== Problem ==
Return the lines from the one that contains "extrude(amount=-TAB_THICKNESS, mode=Mode.SUBTRACT)" through the one that contains "record = json.load(file)", both included, exactly as written and with nothing added.

== Raw data ==
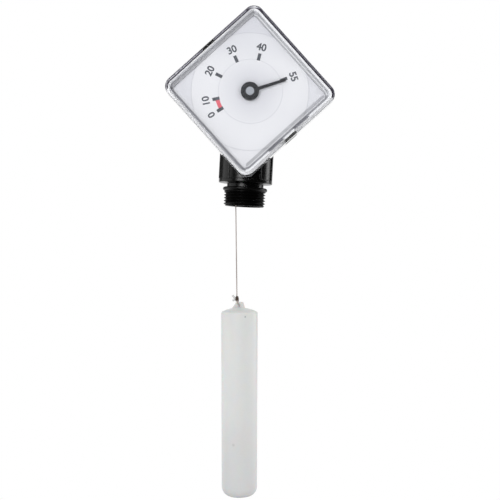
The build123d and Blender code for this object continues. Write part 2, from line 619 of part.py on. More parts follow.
# ---- Idler: a wheel and a pinion on one arbor that turns between the plates ----
with BuildPart() as idler_wheel:
    with BuildSketch(facing(IDLER_WHEEL_BACK_Y, idler_x, idler_z)):
        gear(WHEEL_TEETH, WHEEL_TIP_CUT, IDLER_ANGLE + 180 + 180 / WHEEL_TEETH)
        wheel_windows()
        Circle(IDLER_ARBOR_R, mode=Mode.SUBTRACT)
    extrude(amount=WHEEL_THICKNESS)
save(idler_wheel.part, "idler_wheel")

with BuildPart() as idler_pinion:
    with BuildSketch(facing(IDLER_WHEEL_FRONT_Y, idler_x, idler_z)):
        gear(PINION_TEETH, 0, IDLER_ANGLE + 180)
        Circle(IDLER_ARBOR_R, mode=Mode.SUBTRACT)
    extrude(amount=IDLER_PINION_LENGTH)
save(idler_pinion.part, "idler_pinion")

with BuildPart() as idler_arbor:
    with BuildSketch(facing(REAR_PLATE_BACK_Y, idler_x, idler_z)):
        Circle(IDLER_ARBOR_R)
    extrude(amount=REAR_PLATE_BACK_Y - FRONT_PLATE_FRONT_Y)
save(idler_arbor.part, "idler_arbor")

# ---- Pointer: wheel and arbor behind the dial, pointer and cap in front of it ----
with BuildPart() as pointer_wheel:
    with BuildSketch(facing(POINTER_WHEEL_BACK_Y)):
        gear(WHEEL_TEETH, WHEEL_TIP_CUT, IDLER_ANGLE + 180 / WHEEL_TEETH)
        wheel_windows()
        Circle(POINTER_ARBOR_R, mode=Mode.SUBTRACT)
    extrude(amount=WHEEL_THICKNESS)
save(pointer_wheel.part, "pointer_wheel")

pointer_front_y = POINTER_HUB_FRONT_Y + POINTER_CAP - POINTER_CAP_PROUD
with BuildPart() as pointer_arbor:
    with BuildSketch(facing(arbor_front_y - END_PLAY)):
        Circle(POINTER_ARBOR_R)
    extrude(amount=arbor_front_y - END_PLAY - pointer_front_y)
    with BuildSketch(facing(arbor_front_y - END_PLAY)):
        Circle(PIVOT_R)
    extrude(amount=-PIVOT_LENGTH)
save(pointer_arbor.part, "pointer_arbor")

needle_back_y = POINTER_BACK_Y - (POINTER_HUB - POINTER_THICKNESS) / 2
with BuildPart() as pointer:
    with BuildSketch(facing(POINTER_BACK_Y)):
        Circle(POINTER_HUB_R)
    extrude(amount=POINTER_HUB)
    with BuildSketch(facing(needle_back_y) * Rot(Z=POINTER_ANGLE)):
        with BuildLine():
            Polyline(
                (0, -POINTER_ROOT_WIDTH / 2),
                (POINTER_REACH, -POINTER_TIP_WIDTH / 2),
                (POINTER_REACH, POINTER_TIP_WIDTH / 2),
                (0, POINTER_ROOT_WIDTH / 2),
                close=True,
            )
        make_face()
    extrude(amount=POINTER_THICKNESS)
    with BuildSketch(facing(POINTER_HUB_FRONT_Y)):
        Circle(POINTER_CAP_R)
    extrude(amount=-(POINTER_CAP - POINTER_CAP_PROUD), mode=Mode.SUBTRACT)
    with BuildSketch(facing(POINTER_BACK_Y)):
        Circle(POINTER_ARBOR_R)
    extrude(amount=POINTER_HUB, mode=Mode.SUBTRACT)
save(pointer.part, "pointer")

with BuildPart() as pointer_cap:
    with BuildSketch(facing(pointer_front_y)):
        Circle(POINTER_CAP_R)
    extrude(amount=POINTER_CAP)
    fillet(pointer_cap.edges().group_by(Axis.Y)[0], POINTER_CAP_PROUD / 2)
save(pointer_cap.part, "pointer_cap")

# ---- Hanging cord: straight from the drum, beside the wound turns, to the knot ----
lean = math.radians(CORD_LEAN)
cord_down = Vector(math.sin(lean), 0, -math.cos(lean))
tangent = Vector(-WINDING_R * math.cos(lean), 0, DIAL_HEIGHT - WINDING_R * math.sin(lean))
cord_length = (tangent.Z + KNOT_DROP) / math.cos(lean) - KNOT_LENGTH / 2
knot = tangent + cord_down * (cord_length + KNOT_LENGTH / 2)
cord_top = Plane(origin=tuple(tangent), x_dir=(0, 1, 0), z_dir=tuple(cord_down))
with BuildPart() as float_cord:
    with BuildSketch(cord_top):
        Circle(CORD_R)
    extrude(amount=cord_length)
save(float_cord.part, "float_cord")

# ---- Knot and loop: the cord's end, tied through the float's eye ----
eye = Vector(EYE_X, 0, -EYE_DROP)
loop_up = (knot - eye).normalized()
loop_rise = LOOP_HALF_WIDTH - math.sqrt(LOOP_HALF_WIDTH**2 - (TAB_THICKNESS / 2) ** 2)
loop_bottom = eye + loop_up * (EYE_R - LOOP_R - CORD_GAP - loop_rise)
loop_reach = (knot - loop_bottom).length
knot_side = Vector(0, 1, 0)
with BuildPart() as cord_knot:
    with BuildSketch(Plane(origin=tuple(knot), x_dir=(0, 1, 0), z_dir=(math.cos(lean), 0, math.sin(lean)))):
        with BuildLine():
            ThreePointArc((CORD_R, -KNOT_LENGTH / 2), (KNOT_R, 0), (CORD_R, KNOT_LENGTH / 2))
            Polyline(
                (CORD_R, KNOT_LENGTH / 2),
                (0, KNOT_LENGTH / 2),
                (0, -KNOT_LENGTH / 2),
                (CORD_R, -KNOT_LENGTH / 2),
            )
        make_face()
    revolve(axis=Axis(tuple(knot), tuple(cord_down)))
    loop_middle = loop_bottom + loop_up * (loop_reach / 2)
    loop_plane = Plane(origin=tuple(loop_middle), x_dir=tuple(loop_up), z_dir=tuple(loop_up.cross(knot_side)))
    with BuildLine(loop_plane) as loop_line:
        half_straight = loop_reach / 2 - LOOP_HALF_WIDTH
        Line((-half_straight, LOOP_HALF_WIDTH), (half_straight, LOOP_HALF_WIDTH))
        CenterArc((half_straight, 0), LOOP_HALF_WIDTH, 90, -180)
        Line((half_straight, -LOOP_HALF_WIDTH), (-half_straight, -LOOP_HALF_WIDTH))
        CenterArc((-half_straight, 0), LOOP_HALF_WIDTH, -90, -180)
    loop_path = loop_line.wire()
    with BuildSketch(Plane(origin=loop_path @ 0, z_dir=loop_path % 0)):
        Circle(LOOP_R)
    sweep(path=loop_path)
save(cord_knot.part, "cord_knot")

# ---- Float: a blow-moulded bottle with a flat tab and an eye on its crown ----
tilt = math.radians(FLOAT_LEAN)
float_up = (-math.sin(tilt), 0, math.cos(tilt))
float_right = (math.cos(tilt), 0, math.sin(tilt))
float_front = Plane(origin=tuple(eye), x_dir=float_right, z_dir=(0, -1, 0))
float_axis = Axis(tuple(eye), float_up)
crown = -EYE_TO_CROWN
foot = crown - FLOAT_LENGTH


def float_outline(inset):
    # Half of the float's section, drawn inwards from its outside by inset.
    top_r = FLOAT_TOP_R - inset
    bottom_r = FLOAT_BOTTOM_R - inset
    top = crown - inset
    bottom = foot + inset
    dome_r = (top_r**2 + FLOAT_DOME**2) / (2 * FLOAT_DOME)
    with BuildLine() as outline:
        dome = JernArc((0, top), (1, 0), dome_r, -math.degrees(math.asin(top_r / dome_r)))
        Polyline(dome @ 1, (bottom_r, bottom), (0, bottom), (0, top))
    make_face(outline.edges())
    fillet(vertices().group_by(Axis.Y)[0].sort_by(Axis.X)[-1], FLOAT_FOOT_R - inset)
    fillet(vertices().sort_by(Axis.X)[-1], FLOAT_SHOULDER_R - inset / 2)


with BuildPart() as float_body:
    with BuildSketch(float_front):
        float_outline(0)
    revolve(axis=float_axis)
    with BuildSketch(float_front.offset(TAB_THICKNESS / 2)):
        with BuildLine():
            Polyline(
                (-TAB_BASE_LEFT, -TAB_DROP),
                (-TAB_TOP_LEFT, TAB_RISE),
                (TAB_TOP_RIGHT, TAB_RISE),
                (TAB_BASE_RIGHT, -TAB_DROP),
                close=True,
            )
        make_face()
        fillet(vertices().group_by(Axis.Y)[-1], TAB_CORNER_R)
    extrude(amount=-TAB_THICKNESS)
    with BuildSketch(float_front.offset(TAB_THICKNESS / 2)):
        Circle(EYE_R)
    extrude(amount=-TAB_THICKNESS, mode=Mode.SUBTRACT)
    with BuildSketch(float_front):
        float_outline(FLOAT_WALL)
    revolve(axis=float_axis, mode=Mode.SUBTRACT)
save(float_body.part, "float")
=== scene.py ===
import json
import math

import bmesh
import bpy
from mathutils import Matrix, Vector


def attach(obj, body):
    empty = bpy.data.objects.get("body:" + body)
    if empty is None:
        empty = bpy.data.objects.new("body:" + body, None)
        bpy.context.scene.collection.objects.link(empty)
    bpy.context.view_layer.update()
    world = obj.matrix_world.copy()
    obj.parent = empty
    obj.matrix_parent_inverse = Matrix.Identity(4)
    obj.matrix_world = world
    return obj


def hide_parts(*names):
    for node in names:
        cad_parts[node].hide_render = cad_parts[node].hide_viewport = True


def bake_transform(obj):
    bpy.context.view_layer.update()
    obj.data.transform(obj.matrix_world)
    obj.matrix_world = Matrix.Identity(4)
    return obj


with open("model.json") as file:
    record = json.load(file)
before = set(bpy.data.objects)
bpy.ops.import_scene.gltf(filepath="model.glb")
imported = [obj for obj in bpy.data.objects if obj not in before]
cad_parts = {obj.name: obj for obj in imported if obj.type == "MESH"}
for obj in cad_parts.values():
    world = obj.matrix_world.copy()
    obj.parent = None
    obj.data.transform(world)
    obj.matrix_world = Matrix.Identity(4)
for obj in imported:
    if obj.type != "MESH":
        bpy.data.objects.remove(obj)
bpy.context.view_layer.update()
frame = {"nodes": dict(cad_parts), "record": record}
print("frame loaded,", len(frame["nodes"]), "nodes")


# Node trees: a wire is a socket that takes part in sums, and every other node comes from Nodes.add.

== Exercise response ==
    extrude(amount=-TAB_THICKNESS, mode=Mode.SUBTRACT)
    with BuildSketch(float_front):
        float_outline(FLOAT_WALL)
    revolve(axis=float_axis, mode=Mode.SUBTRACT)
save(float_body.part, "float")
=== scene.py ===
import json
import math

import bmesh
import bpy
from mathutils import Matrix, Vector


def attach(obj, body):
    empty = bpy.data.objects.get("body:" + body)
    if empty is None:
        empty = bpy.data.objects.new("body:" + body, None)
        bpy.context.scene.collection.objects.link(empty)
    bpy.context.view_layer.update()
    world = obj.matrix_world.copy()
    obj.parent = empty
    obj.matrix_parent_inverse = Matrix.Identity(4)
    obj.matrix_world = world
    return obj


def hide_parts(*names):
    for node in names:
        cad_parts[node].hide_render = cad_parts[node].hide_viewport = True


def bake_transform(obj):
    bpy.context.view_layer.update()
    obj.data.transform(obj.matrix_world)
    obj.matrix_world = Matrix.Identity(4)
    return obj


with open("model.json") as file:
    record = json.load(file)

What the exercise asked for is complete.